Stolon vs. Patroni comparison: Stolon: Uses etcd for consensus. Keeper (daemon on each node) manages PG. Simpler, fewer features. Patroni: Uses etcd/Consul/ZooKeeper. More features (REST API, custom callbacks, DCS-agnostic). Recommendation: Use Patroni for new deployments; actively maintained, richer feature set. Setup Patroni 3-node cluster: (1) Install: pip install patroni[etcd3] on all 3 nodes. (2) Install etcd (consensus store): etcd --listen-client-urls=http://0.0.0.0:2379 --advertise-client-urls=http://node1:2379 on separate nodes or co-located. (3) Patroni config (/etc/patroni/patroni.yml): scope: pg_cluster; namespace: /patroni; name: node1; etcd: {host: 127.0.0.1, port: 2379}; postgresql: {data_dir: /var/lib/postgresql/14/main, parameters: {max_connections: 200, synchronous_commit: 'off'}}; ha: {ttl: 30, loop_wait: 10, retry_timeout: 20, maximum_lag_on_failover: 1MB}. (4) Start Patroni: systemctl start patroni on all nodes. (5) Verify cluster: patronictl -c /etc/patroni/patroni.yml list. Shows leader and replicas. Zero-downtime restart: (1) Restart leader: patronictl -c /etc/patroni/patroni.yml restart pg_cluster node1. Patroni promotes replica, restarts primary, rejoins. No failover needed. (2) Restart replica: patronictl -c /etc/patroni/patroni.yml restart pg_cluster node2. No impact on primary.
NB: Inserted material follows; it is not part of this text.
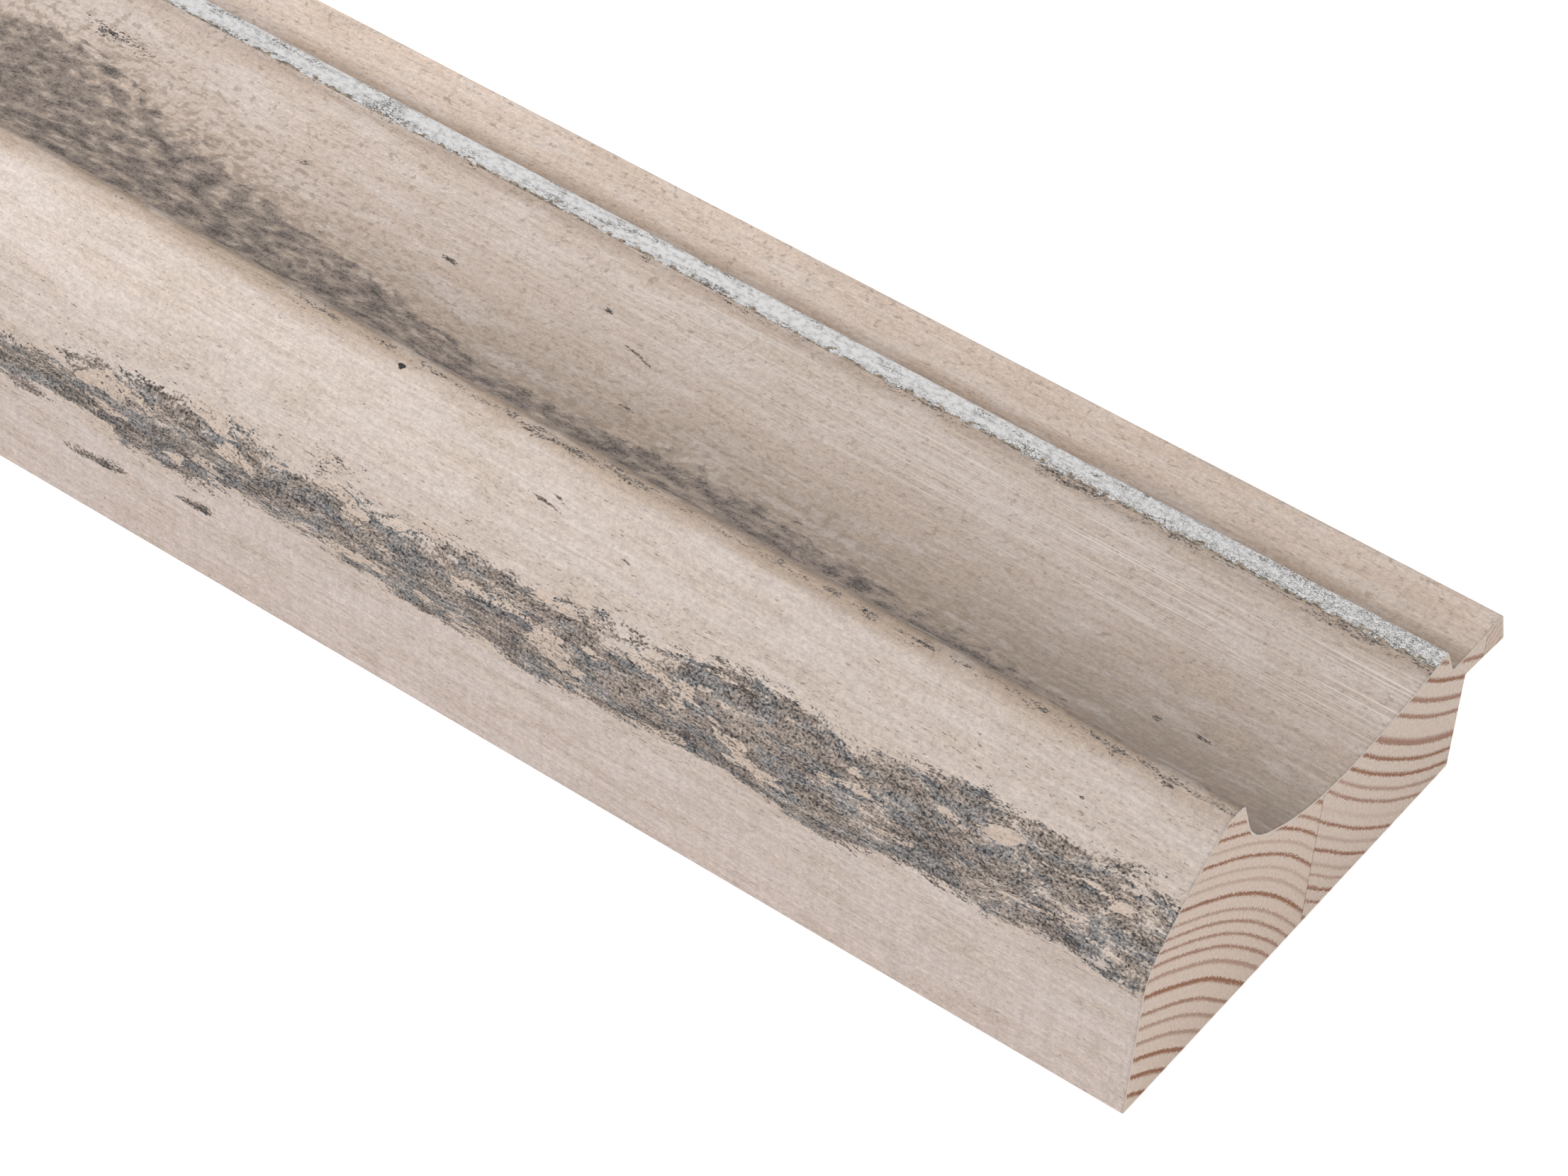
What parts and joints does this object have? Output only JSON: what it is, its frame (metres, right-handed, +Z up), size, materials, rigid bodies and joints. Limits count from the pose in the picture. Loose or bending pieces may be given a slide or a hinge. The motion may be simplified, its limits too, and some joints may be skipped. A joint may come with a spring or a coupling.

Automatic failover: (1) Primary fails: Etcd detects (heartbeat missed). (2) Remaining replicas elect new leader (quorum). (3) New leader promoted: Takes over writes. (4) Apps re-route via VIP/DNS. (5) Failed primary rejoins as replica on recovery. Design resilience: (1) 3-node cluster (HA). (2) etcd on separate consensus nodes (not co-located). (3) VIP/DNS for app connectivity. (4) Monitoring alerts for lag, leader missing, etc. (5) Regular failover drills (promote replica, verify, promote back). Recommended architecture for production PostgreSQL HA.
Follow-up: Explain DCS (Distributed Consensus Store). Why external consensus better than Raft in PG?